Each record is to be printed again precisely as it reads.
════════════════════
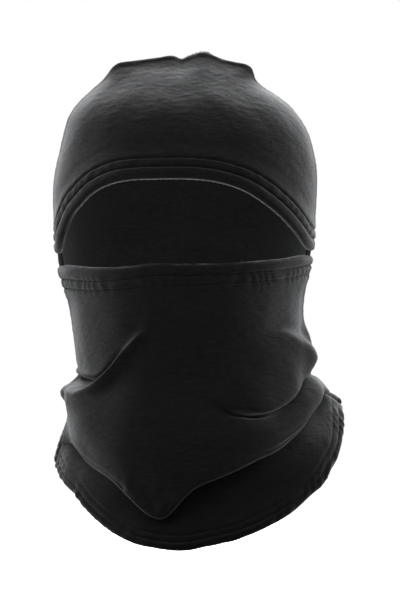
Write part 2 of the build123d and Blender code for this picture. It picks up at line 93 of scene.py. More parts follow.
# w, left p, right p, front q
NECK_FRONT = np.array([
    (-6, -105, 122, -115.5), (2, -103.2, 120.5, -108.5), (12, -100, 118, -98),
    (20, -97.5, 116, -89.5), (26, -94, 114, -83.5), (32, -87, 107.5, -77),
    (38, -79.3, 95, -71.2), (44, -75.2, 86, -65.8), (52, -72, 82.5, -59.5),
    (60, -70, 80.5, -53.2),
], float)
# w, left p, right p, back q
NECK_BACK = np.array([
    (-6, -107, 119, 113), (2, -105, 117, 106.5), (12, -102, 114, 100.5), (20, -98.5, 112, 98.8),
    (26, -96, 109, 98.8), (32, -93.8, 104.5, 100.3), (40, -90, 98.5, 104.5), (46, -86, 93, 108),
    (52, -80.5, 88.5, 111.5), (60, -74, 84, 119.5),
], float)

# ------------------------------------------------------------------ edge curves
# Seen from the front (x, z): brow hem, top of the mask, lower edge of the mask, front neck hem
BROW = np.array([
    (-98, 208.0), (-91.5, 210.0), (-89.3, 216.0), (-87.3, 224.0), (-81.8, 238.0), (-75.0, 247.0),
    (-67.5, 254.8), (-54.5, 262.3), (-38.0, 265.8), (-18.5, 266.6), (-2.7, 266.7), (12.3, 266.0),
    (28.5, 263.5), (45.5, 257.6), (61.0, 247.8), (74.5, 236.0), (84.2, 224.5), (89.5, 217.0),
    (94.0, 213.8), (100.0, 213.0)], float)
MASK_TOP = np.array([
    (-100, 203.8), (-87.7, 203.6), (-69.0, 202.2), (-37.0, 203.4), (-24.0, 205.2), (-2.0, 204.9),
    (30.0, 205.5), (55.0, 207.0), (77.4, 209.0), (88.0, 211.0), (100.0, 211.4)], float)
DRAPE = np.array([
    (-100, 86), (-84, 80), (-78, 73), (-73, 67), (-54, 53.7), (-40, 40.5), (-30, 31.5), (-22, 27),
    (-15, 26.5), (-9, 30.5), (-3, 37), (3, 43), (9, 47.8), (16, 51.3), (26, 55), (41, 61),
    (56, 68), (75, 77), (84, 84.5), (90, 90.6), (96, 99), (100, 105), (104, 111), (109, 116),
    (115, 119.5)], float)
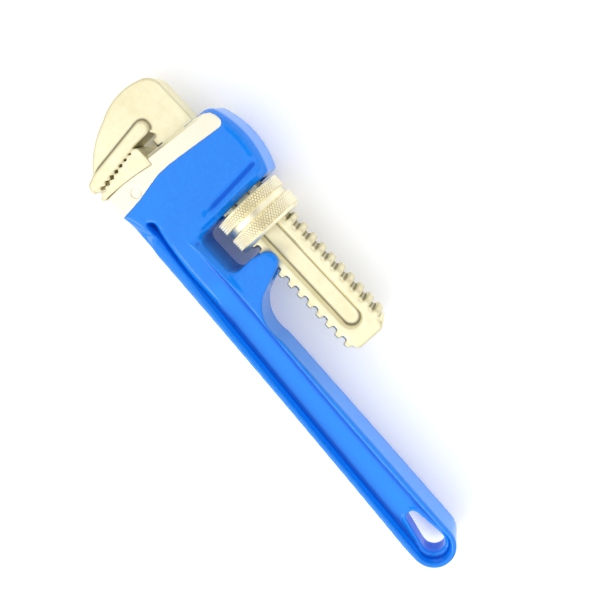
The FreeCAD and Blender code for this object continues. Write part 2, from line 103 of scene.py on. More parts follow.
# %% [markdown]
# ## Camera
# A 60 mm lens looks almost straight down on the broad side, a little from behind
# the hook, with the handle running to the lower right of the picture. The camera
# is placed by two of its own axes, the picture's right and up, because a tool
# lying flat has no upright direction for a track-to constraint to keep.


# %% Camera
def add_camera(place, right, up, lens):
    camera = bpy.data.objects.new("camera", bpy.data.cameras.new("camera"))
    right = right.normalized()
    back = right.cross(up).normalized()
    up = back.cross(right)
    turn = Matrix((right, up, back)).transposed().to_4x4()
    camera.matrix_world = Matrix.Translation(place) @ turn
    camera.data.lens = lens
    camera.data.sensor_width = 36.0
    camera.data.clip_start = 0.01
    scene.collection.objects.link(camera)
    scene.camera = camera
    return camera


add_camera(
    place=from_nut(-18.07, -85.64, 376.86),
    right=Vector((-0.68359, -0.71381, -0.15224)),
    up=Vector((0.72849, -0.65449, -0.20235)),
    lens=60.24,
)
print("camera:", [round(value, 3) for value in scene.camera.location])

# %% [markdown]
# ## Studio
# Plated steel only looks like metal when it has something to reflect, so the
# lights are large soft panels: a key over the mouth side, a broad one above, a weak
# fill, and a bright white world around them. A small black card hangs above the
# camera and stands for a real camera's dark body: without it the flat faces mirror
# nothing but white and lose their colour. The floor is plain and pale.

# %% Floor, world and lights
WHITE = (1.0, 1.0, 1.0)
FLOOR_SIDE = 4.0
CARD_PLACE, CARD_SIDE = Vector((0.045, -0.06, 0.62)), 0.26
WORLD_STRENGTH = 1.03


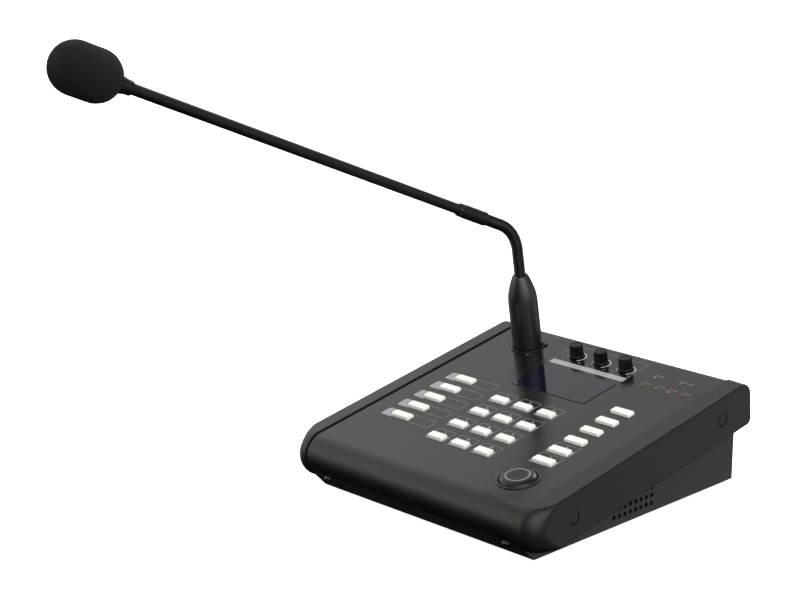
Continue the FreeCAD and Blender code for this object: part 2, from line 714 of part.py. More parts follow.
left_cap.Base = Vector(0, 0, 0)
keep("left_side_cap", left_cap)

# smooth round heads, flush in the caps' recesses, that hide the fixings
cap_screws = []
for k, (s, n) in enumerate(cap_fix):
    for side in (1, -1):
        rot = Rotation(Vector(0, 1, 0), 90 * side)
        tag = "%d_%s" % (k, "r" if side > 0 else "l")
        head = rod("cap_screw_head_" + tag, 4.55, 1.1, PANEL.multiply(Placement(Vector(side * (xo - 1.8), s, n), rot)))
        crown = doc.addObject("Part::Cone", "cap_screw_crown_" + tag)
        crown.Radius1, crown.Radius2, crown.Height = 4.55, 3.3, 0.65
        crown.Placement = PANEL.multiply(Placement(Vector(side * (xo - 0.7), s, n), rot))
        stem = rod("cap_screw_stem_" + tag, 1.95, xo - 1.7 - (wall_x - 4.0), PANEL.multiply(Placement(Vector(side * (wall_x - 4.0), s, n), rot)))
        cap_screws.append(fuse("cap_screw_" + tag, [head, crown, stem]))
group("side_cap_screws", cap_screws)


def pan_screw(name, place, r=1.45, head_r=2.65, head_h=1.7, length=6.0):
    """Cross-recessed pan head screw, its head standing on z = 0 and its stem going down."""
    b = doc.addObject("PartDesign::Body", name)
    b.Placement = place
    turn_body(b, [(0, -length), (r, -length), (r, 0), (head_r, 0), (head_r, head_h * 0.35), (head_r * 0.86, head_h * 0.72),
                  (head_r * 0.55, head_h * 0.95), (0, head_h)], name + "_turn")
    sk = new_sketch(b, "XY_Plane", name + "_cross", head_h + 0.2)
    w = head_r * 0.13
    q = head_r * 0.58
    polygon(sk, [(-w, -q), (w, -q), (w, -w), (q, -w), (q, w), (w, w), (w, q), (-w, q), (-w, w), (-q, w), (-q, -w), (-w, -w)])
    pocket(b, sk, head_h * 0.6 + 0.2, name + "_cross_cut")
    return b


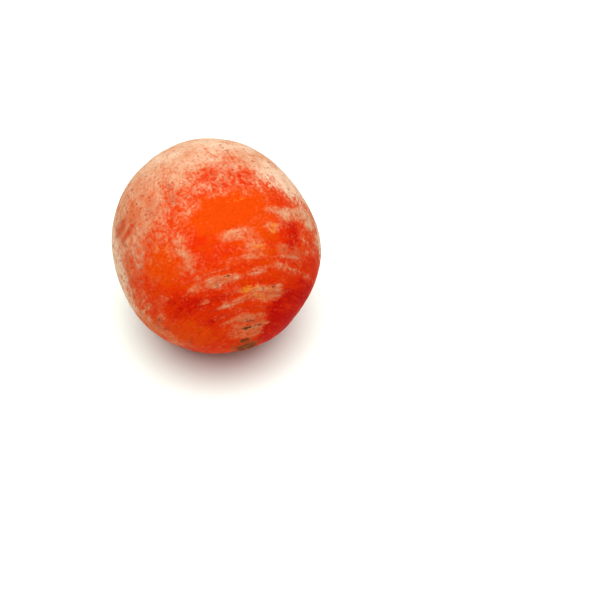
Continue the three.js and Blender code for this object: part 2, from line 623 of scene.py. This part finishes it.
════════════════════
__RESULT OF THE TASK__.
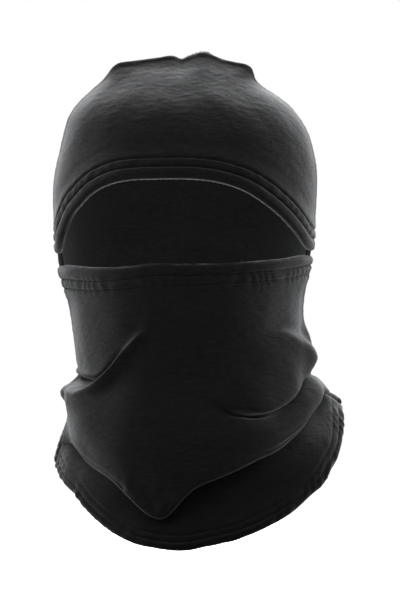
Write part 2 of the build123d and Blender code for this picture. It picks up at line 93 of scene.py. More parts follow.
# w, left p, right p, front q
NECK_FRONT = np.array([
    (-6, -105, 122, -115.5), (2, -103.2, 120.5, -108.5), (12, -100, 118, -98),
    (20, -97.5, 116, -89.5), (26, -94, 114, -83.5), (32, -87, 107.5, -77),
    (38, -79.3, 95, -71.2), (44, -75.2, 86, -65.8), (52, -72, 82.5, -59.5),
    (60, -70, 80.5, -53.2),
], float)
# w, left p, right p, back q
NECK_BACK = np.array([
    (-6, -107, 119, 113), (2, -105, 117, 106.5), (12, -102, 114, 100.5), (20, -98.5, 112, 98.8),
    (26, -96, 109, 98.8), (32, -93.8, 104.5, 100.3), (40, -90, 98.5, 104.5), (46, -86, 93, 108),
    (52, -80.5, 88.5, 111.5), (60, -74, 84, 119.5),
], float)

# ------------------------------------------------------------------ edge curves
# Seen from the front (x, z): brow hem, top of the mask, lower edge of the mask, front neck hem
BROW = np.array([
    (-98, 208.0), (-91.5, 210.0), (-89.3, 216.0), (-87.3, 224.0), (-81.8, 238.0), (-75.0, 247.0),
    (-67.5, 254.8), (-54.5, 262.3), (-38.0, 265.8), (-18.5, 266.6), (-2.7, 266.7), (12.3, 266.0),
    (28.5, 263.5), (45.5, 257.6), (61.0, 247.8), (74.5, 236.0), (84.2, 224.5), (89.5, 217.0),
    (94.0, 213.8), (100.0, 213.0)], float)
MASK_TOP = np.array([
    (-100, 203.8), (-87.7, 203.6), (-69.0, 202.2), (-37.0, 203.4), (-24.0, 205.2), (-2.0, 204.9),
    (30.0, 205.5), (55.0, 207.0), (77.4, 209.0), (88.0, 211.0), (100.0, 211.4)], float)
DRAPE = np.array([
    (-100, 86), (-84, 80), (-78, 73), (-73, 67), (-54, 53.7), (-40, 40.5), (-30, 31.5), (-22, 27),
    (-15, 26.5), (-9, 30.5), (-3, 37), (3, 43), (9, 47.8), (16, 51.3), (26, 55), (41, 61),
    (56, 68), (75, 77), (84, 84.5), (90, 90.6), (96, 99), (100, 105), (104, 111), (109, 116),
    (115, 119.5)], float)
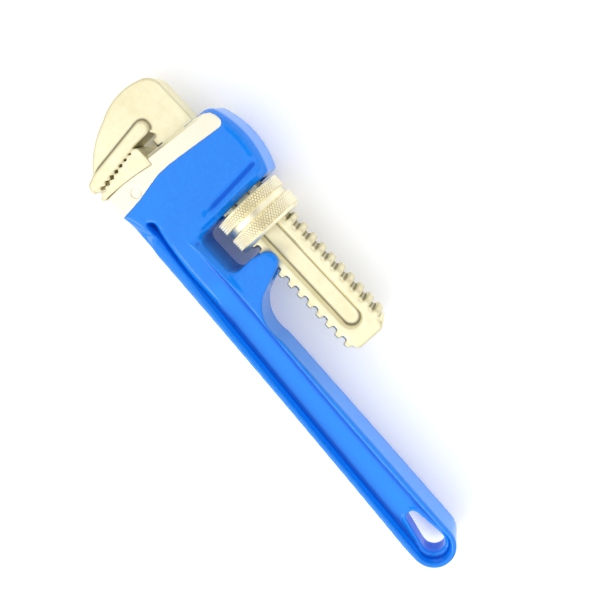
The FreeCAD and Blender code for this object continues. Write part 2, from line 103 of scene.py on. More parts follow.
# %% [markdown]
# ## Camera
# A 60 mm lens looks almost straight down on the broad side, a little from behind
# the hook, with the handle running to the lower right of the picture. The camera
# is placed by two of its own axes, the picture's right and up, because a tool
# lying flat has no upright direction for a track-to constraint to keep.


# %% Camera
def add_camera(place, right, up, lens):
    camera = bpy.data.objects.new("camera", bpy.data.cameras.new("camera"))
    right = right.normalized()
    back = right.cross(up).normalized()
    up = back.cross(right)
    turn = Matrix((right, up, back)).transposed().to_4x4()
    camera.matrix_world = Matrix.Translation(place) @ turn
    camera.data.lens = lens
    camera.data.sensor_width = 36.0
    camera.data.clip_start = 0.01
    scene.collection.objects.link(camera)
    scene.camera = camera
    return camera


add_camera(
    place=from_nut(-18.07, -85.64, 376.86),
    right=Vector((-0.68359, -0.71381, -0.15224)),
    up=Vector((0.72849, -0.65449, -0.20235)),
    lens=60.24,
)
print("camera:", [round(value, 3) for value in scene.camera.location])

# %% [markdown]
# ## Studio
# Plated steel only looks like metal when it has something to reflect, so the
# lights are large soft panels: a key over the mouth side, a broad one above, a weak
# fill, and a bright white world around them. A small black card hangs above the
# camera and stands for a real camera's dark body: without it the flat faces mirror
# nothing but white and lose their colour. The floor is plain and pale.

# %% Floor, world and lights
WHITE = (1.0, 1.0, 1.0)
FLOOR_SIDE = 4.0
CARD_PLACE, CARD_SIDE = Vector((0.045, -0.06, 0.62)), 0.26
WORLD_STRENGTH = 1.03


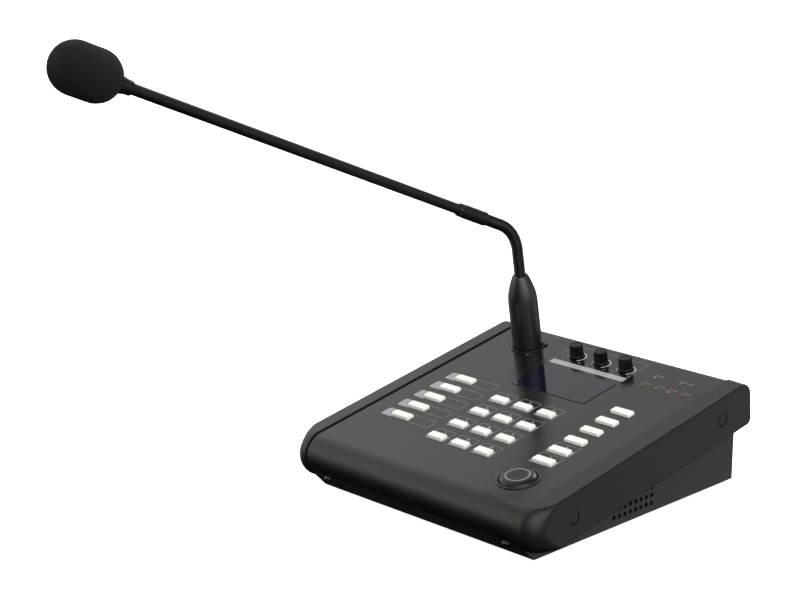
Continue the FreeCAD and Blender code for this object: part 2, from line 714 of part.py. More parts follow.
left_cap.Base = Vector(0, 0, 0)
keep("left_side_cap", left_cap)

# smooth round heads, flush in the caps' recesses, that hide the fixings
cap_screws = []
for k, (s, n) in enumerate(cap_fix):
    for side in (1, -1):
        rot = Rotation(Vector(0, 1, 0), 90 * side)
        tag = "%d_%s" % (k, "r" if side > 0 else "l")
        head = rod("cap_screw_head_" + tag, 4.55, 1.1, PANEL.multiply(Placement(Vector(side * (xo - 1.8), s, n), rot)))
        crown = doc.addObject("Part::Cone", "cap_screw_crown_" + tag)
        crown.Radius1, crown.Radius2, crown.Height = 4.55, 3.3, 0.65
        crown.Placement = PANEL.multiply(Placement(Vector(side * (xo - 0.7), s, n), rot))
        stem = rod("cap_screw_stem_" + tag, 1.95, xo - 1.7 - (wall_x - 4.0), PANEL.multiply(Placement(Vector(side * (wall_x - 4.0), s, n), rot)))
        cap_screws.append(fuse("cap_screw_" + tag, [head, crown, stem]))
group("side_cap_screws", cap_screws)


def pan_screw(name, place, r=1.45, head_r=2.65, head_h=1.7, length=6.0):
    """Cross-recessed pan head screw, its head standing on z = 0 and its stem going down."""
    b = doc.addObject("PartDesign::Body", name)
    b.Placement = place
    turn_body(b, [(0, -length), (r, -length), (r, 0), (head_r, 0), (head_r, head_h * 0.35), (head_r * 0.86, head_h * 0.72),
                  (head_r * 0.55, head_h * 0.95), (0, head_h)], name + "_turn")
    sk = new_sketch(b, "XY_Plane", name + "_cross", head_h + 0.2)
    w = head_r * 0.13
    q = head_r * 0.58
    polygon(sk, [(-w, -q), (w, -q), (w, -w), (q, -w), (q, w), (w, w), (w, q), (-w, q), (-w, w), (-q, w), (-q, -w), (-w, -w)])
    pocket(b, sk, head_h * 0.6 + 0.2, name + "_cross_cut")
    return b


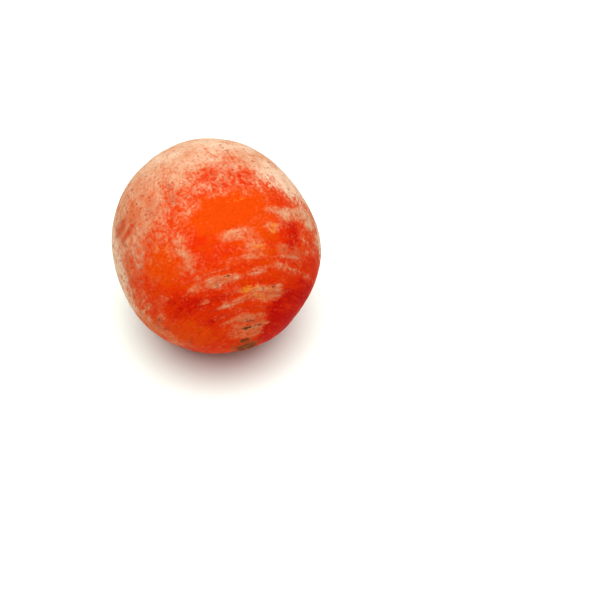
Continue the three.js and Blender code for this object: part 2, from line 623 of scene.py. This part finishes it.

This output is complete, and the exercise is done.